Stated task:
Output exactly the lines from the first one down to the line containing "return [place @", inclusive.

## start

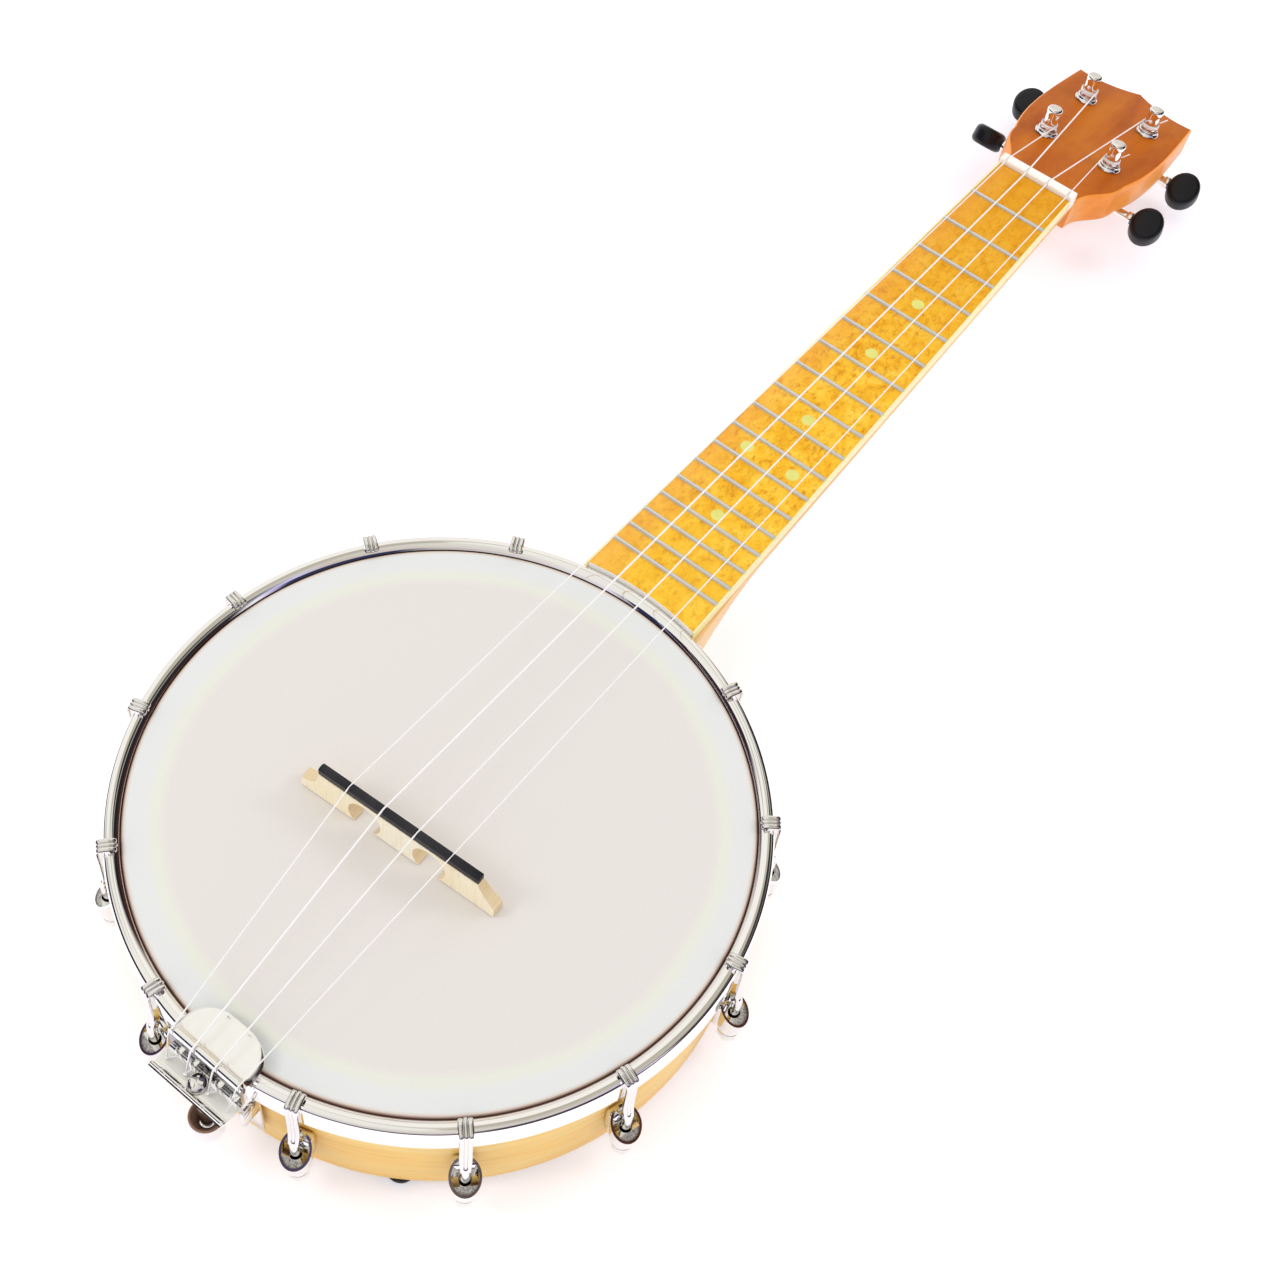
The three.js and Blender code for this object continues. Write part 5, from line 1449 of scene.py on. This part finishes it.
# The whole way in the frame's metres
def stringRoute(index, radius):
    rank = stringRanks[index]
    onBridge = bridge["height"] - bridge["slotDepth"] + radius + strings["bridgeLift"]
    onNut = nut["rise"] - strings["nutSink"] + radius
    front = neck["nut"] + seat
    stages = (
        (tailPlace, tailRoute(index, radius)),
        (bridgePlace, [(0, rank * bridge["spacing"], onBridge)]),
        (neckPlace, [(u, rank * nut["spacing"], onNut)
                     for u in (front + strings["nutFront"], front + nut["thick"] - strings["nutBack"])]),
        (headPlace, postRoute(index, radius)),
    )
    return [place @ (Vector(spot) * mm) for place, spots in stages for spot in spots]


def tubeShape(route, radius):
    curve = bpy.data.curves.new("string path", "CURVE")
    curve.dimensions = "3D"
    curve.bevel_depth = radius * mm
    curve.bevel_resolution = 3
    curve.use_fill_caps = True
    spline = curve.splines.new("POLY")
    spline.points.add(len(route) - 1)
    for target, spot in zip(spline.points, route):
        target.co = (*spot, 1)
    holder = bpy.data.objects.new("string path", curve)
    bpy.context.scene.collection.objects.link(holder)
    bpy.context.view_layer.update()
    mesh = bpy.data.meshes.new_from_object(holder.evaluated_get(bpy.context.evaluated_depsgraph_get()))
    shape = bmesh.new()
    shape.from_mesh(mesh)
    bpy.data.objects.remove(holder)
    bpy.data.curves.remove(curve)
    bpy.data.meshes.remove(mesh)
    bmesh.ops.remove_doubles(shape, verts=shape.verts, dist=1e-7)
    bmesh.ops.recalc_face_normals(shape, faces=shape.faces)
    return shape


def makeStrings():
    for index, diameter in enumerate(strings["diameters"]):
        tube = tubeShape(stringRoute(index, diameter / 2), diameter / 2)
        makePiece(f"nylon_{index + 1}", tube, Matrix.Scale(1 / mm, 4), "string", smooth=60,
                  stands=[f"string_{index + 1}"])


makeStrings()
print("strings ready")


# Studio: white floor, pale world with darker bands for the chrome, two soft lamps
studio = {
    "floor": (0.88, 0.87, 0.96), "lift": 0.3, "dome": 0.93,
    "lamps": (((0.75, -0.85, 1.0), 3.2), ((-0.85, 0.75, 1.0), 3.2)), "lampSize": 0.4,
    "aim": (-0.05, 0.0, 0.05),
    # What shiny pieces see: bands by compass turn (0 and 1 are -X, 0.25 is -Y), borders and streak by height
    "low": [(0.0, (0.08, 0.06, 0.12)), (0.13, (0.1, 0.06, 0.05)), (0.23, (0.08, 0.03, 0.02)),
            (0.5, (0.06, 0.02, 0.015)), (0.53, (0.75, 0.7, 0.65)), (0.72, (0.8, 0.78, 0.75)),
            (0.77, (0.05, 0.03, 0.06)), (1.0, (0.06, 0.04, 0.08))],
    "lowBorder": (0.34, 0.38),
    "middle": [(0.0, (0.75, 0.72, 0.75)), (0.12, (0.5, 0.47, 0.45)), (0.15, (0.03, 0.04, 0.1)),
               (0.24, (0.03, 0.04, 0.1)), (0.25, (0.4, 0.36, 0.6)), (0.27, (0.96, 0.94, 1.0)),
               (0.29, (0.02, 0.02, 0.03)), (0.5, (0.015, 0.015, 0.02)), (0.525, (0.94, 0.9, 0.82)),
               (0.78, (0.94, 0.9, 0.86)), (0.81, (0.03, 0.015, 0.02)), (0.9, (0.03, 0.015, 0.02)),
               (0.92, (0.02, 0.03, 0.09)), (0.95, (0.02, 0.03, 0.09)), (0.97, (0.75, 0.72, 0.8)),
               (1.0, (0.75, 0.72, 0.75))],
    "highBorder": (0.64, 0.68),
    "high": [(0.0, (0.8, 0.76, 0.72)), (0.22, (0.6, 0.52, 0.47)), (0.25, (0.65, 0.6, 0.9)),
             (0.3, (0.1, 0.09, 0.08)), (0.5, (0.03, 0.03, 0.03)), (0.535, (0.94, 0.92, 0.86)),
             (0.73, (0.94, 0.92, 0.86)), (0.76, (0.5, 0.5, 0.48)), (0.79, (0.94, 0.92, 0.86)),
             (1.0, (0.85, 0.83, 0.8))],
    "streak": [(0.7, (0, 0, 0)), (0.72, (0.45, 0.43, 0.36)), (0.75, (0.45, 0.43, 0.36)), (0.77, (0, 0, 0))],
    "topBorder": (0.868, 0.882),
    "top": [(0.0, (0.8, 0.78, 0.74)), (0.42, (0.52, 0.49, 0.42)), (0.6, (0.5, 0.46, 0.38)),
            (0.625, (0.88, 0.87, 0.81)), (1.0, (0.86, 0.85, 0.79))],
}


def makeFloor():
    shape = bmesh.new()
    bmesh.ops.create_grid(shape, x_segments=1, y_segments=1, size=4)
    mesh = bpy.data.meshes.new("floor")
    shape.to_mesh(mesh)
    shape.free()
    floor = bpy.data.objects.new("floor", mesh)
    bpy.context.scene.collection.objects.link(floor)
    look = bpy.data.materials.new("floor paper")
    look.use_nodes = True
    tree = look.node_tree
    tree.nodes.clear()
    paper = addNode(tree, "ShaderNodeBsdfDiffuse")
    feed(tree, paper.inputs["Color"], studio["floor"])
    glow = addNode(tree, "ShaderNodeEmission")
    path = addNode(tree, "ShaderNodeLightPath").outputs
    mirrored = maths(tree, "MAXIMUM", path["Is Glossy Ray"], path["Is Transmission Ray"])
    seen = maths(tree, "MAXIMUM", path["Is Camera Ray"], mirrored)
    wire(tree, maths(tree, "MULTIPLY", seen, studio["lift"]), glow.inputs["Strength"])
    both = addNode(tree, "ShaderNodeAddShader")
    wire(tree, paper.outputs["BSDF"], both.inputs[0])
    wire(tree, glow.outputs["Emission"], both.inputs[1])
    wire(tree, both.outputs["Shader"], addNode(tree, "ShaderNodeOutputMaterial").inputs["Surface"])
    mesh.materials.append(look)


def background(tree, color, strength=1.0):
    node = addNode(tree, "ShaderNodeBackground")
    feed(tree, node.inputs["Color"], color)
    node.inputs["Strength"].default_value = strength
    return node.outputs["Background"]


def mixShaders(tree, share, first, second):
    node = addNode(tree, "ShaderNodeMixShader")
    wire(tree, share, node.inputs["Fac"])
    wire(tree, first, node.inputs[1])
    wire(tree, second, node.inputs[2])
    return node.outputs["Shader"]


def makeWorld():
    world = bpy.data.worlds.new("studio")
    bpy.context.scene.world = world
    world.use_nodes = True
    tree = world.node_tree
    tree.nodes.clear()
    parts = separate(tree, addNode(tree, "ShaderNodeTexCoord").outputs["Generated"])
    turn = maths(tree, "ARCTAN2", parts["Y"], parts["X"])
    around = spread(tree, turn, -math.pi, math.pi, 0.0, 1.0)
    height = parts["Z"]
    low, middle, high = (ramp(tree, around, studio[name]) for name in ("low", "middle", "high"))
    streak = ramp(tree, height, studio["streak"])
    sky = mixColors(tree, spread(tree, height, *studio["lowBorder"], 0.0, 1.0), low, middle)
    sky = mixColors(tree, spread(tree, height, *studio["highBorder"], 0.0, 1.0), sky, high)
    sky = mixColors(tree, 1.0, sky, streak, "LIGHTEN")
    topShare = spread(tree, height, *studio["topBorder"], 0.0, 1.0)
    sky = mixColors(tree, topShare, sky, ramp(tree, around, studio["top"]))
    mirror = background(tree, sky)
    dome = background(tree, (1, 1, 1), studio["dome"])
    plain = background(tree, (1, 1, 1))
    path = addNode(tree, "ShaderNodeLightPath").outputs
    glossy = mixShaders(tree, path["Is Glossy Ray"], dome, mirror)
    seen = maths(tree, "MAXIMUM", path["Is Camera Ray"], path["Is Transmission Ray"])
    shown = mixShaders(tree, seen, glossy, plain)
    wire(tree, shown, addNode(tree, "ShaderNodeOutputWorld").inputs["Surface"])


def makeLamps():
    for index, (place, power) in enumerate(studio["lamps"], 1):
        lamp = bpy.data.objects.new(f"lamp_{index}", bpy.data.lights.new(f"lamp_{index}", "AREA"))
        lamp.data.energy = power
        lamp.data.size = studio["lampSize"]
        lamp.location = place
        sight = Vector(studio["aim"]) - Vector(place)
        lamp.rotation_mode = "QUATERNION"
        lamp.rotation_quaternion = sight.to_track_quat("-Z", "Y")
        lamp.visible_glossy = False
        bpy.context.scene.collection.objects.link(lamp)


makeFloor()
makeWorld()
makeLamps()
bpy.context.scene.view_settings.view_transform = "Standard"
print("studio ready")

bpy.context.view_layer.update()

## end

Output for this exercise:
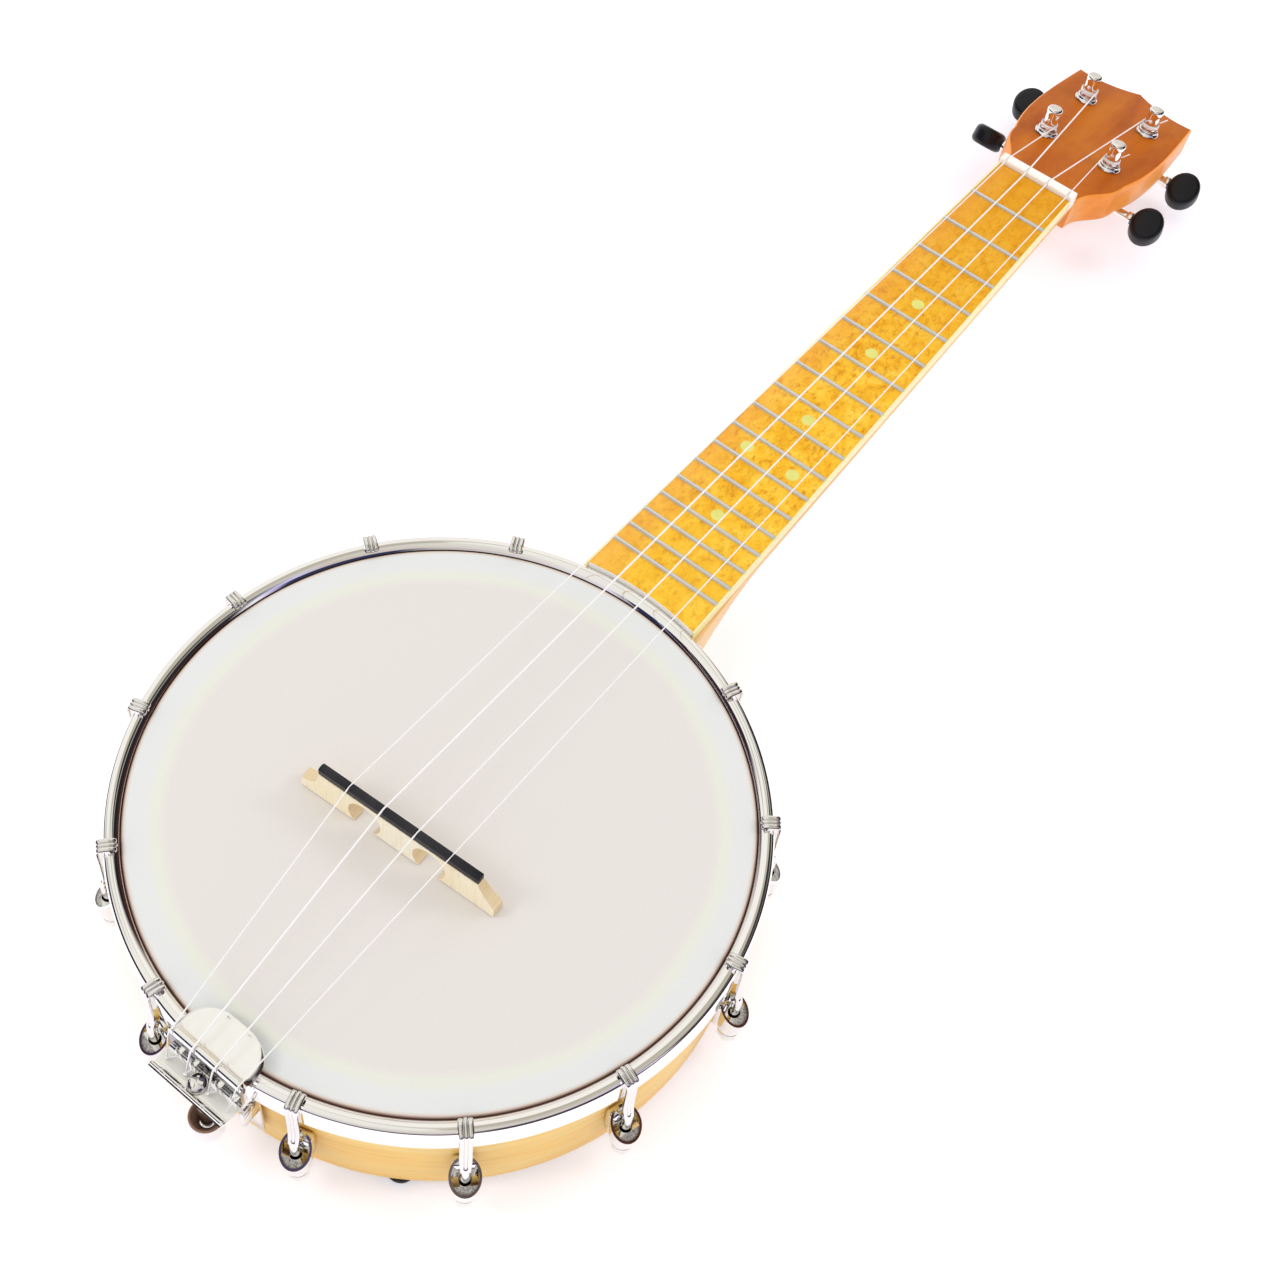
The three.js and Blender code for this object continues. Write part 5, from line 1449 of scene.py on. This part finishes it.
# The whole way in the frame's metres
def stringRoute(index, radius):
    rank = stringRanks[index]
    onBridge = bridge["height"] - bridge["slotDepth"] + radius + strings["bridgeLift"]
    onNut = nut["rise"] - strings["nutSink"] + radius
    front = neck["nut"] + seat
    stages = (
        (tailPlace, tailRoute(index, radius)),
        (bridgePlace, [(0, rank * bridge["spacing"], onBridge)]),
        (neckPlace, [(u, rank * nut["spacing"], onNut)
                     for u in (front + strings["nutFront"], front + nut["thick"] - strings["nutBack"])]),
        (headPlace, postRoute(index, radius)),
    )
    return [place @ (Vector(spot) * mm) for place, spots in stages for spot in spots]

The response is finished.